[BEGIN DATASET CONTENT]
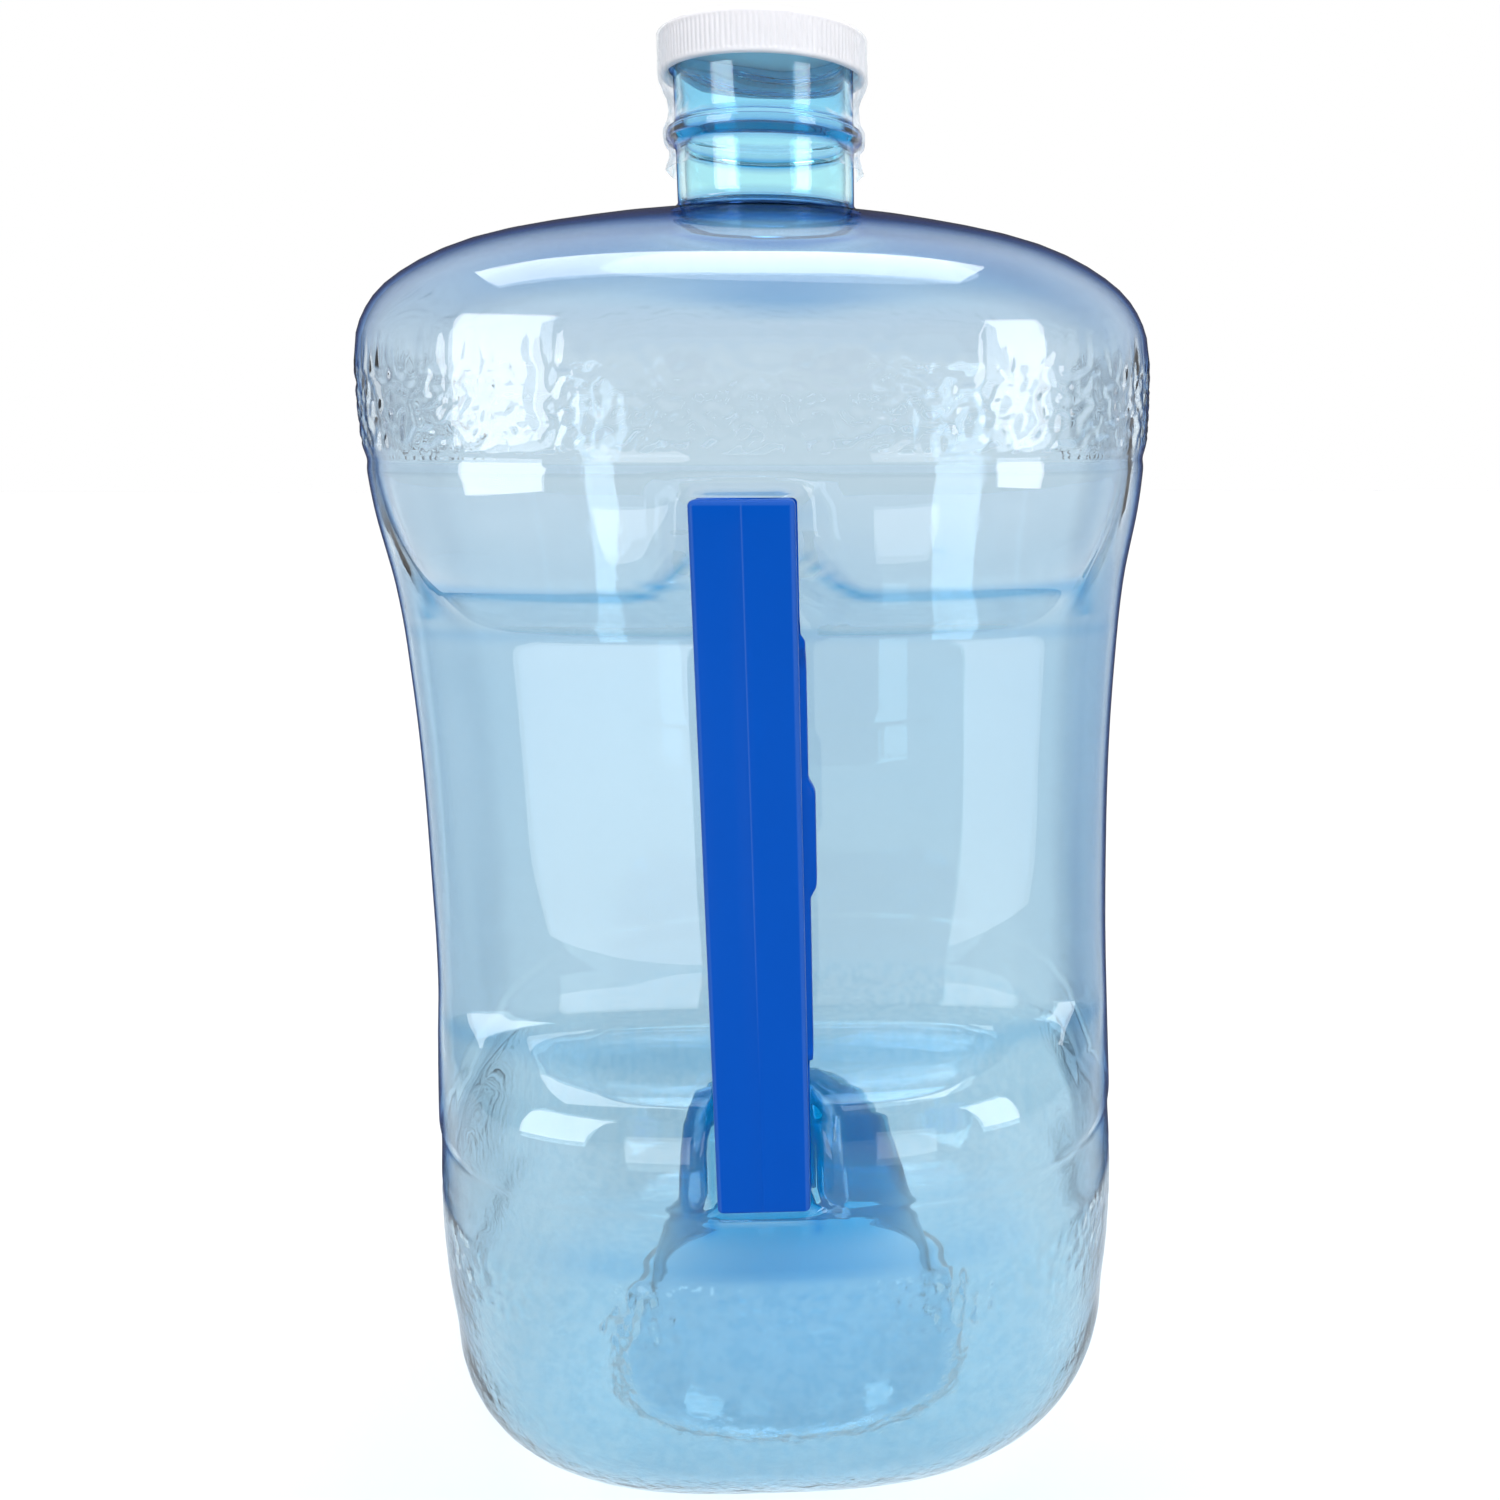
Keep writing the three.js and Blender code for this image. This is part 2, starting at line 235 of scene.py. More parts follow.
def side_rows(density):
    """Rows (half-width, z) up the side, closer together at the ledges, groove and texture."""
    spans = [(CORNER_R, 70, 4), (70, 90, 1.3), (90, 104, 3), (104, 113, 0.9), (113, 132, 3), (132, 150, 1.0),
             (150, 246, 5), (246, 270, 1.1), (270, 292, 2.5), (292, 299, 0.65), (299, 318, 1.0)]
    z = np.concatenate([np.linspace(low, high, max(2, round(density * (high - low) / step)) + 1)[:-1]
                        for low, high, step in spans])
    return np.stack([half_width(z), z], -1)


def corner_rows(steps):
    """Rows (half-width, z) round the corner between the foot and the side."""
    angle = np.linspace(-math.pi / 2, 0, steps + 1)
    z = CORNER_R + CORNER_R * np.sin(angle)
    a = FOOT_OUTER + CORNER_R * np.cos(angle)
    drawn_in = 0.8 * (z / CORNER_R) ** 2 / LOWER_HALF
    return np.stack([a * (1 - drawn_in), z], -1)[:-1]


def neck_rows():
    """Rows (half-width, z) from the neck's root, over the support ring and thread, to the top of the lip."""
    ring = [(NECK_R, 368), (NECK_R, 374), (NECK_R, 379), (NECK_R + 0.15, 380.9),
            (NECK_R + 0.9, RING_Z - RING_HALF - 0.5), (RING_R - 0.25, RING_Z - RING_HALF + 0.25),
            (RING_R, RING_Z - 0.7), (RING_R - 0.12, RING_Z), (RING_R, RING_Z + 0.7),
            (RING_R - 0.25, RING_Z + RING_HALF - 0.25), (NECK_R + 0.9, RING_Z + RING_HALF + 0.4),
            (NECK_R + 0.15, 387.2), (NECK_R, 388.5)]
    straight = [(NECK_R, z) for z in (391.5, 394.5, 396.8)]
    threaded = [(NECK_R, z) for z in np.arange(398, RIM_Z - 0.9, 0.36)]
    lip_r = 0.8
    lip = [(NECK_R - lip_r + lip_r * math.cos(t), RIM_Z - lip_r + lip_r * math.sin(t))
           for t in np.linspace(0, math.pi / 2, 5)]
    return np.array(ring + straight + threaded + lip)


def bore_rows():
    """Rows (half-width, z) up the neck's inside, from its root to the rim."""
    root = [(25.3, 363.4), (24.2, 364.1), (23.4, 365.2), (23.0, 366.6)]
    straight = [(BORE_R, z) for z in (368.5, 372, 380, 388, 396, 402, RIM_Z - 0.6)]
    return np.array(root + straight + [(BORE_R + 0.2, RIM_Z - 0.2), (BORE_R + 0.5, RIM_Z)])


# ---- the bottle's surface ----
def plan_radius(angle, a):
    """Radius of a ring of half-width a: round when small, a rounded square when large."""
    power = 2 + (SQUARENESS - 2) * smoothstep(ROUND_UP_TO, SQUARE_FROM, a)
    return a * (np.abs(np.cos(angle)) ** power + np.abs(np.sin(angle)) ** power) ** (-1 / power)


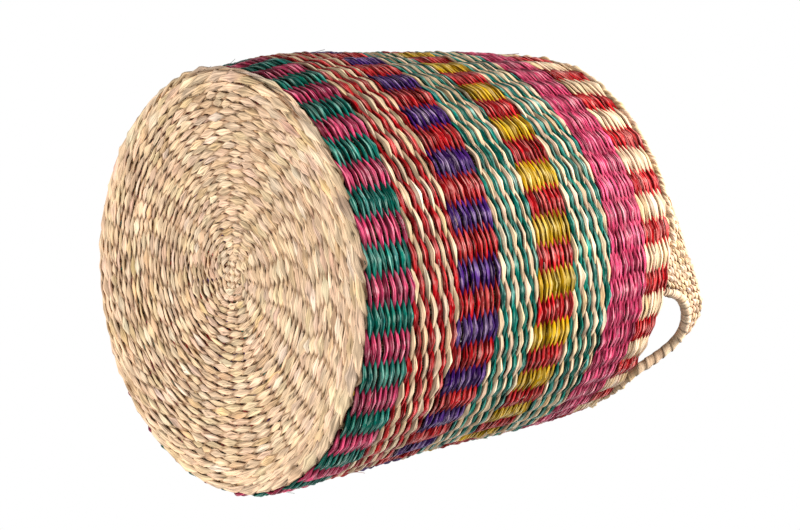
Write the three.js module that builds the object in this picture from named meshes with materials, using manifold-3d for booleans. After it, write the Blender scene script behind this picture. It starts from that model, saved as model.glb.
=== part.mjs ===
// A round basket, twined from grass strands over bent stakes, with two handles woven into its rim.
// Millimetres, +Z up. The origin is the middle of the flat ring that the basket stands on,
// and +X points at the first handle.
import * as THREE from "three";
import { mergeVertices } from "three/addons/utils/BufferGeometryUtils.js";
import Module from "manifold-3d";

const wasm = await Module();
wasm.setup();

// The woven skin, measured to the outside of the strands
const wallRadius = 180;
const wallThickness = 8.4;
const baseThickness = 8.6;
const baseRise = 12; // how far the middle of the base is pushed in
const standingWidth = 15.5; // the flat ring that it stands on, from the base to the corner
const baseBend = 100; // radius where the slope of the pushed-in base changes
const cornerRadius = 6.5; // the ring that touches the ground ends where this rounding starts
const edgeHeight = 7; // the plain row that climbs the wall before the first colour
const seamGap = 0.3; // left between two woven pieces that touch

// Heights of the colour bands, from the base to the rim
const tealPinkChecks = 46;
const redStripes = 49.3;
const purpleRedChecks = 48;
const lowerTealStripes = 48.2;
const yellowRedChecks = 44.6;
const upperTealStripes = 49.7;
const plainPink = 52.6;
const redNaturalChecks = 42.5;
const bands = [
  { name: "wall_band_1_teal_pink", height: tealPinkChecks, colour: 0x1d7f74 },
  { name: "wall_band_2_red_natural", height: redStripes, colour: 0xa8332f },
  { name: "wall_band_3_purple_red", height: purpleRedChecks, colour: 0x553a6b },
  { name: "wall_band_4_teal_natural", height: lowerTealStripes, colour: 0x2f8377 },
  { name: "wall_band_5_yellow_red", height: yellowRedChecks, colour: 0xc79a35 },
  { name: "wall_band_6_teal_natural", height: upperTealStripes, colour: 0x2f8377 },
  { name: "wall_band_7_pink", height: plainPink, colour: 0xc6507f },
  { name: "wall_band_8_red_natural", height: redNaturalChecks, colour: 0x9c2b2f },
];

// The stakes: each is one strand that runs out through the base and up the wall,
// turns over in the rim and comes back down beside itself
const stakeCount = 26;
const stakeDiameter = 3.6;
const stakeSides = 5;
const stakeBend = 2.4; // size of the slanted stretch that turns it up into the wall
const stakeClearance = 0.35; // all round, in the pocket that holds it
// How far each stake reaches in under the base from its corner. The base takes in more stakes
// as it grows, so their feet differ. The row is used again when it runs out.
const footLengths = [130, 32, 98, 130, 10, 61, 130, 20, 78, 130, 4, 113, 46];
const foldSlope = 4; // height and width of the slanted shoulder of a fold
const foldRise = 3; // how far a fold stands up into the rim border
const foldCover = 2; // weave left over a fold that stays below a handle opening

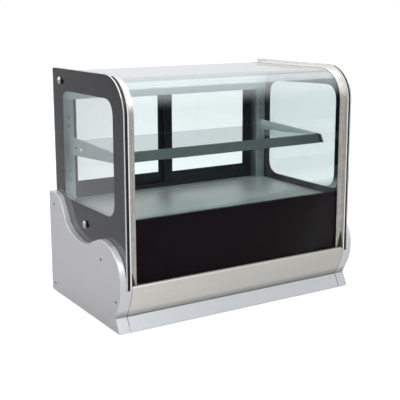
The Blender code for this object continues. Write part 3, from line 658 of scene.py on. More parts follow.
[END DATASET CONTENT]
• _TASK TO COMPLETE_: Scan the material above. Extract every line in which the word "this" occurs.

• _THE REPLY_:
Keep writing the three.js and Blender code for this image. This is part 2, starting at line 235 of scene.py. More parts follow.
Write the three.js module that builds the object in this picture from named meshes with materials, using manifold-3d for booleans. After it, write the Blender scene script behind this picture. It starts from that model, saved as model.glb.
const cornerRadius = 6.5; // the ring that touches the ground ends where this rounding starts
The Blender code for this object continues. Write part 3, from line 658 of scene.py on. More parts follow.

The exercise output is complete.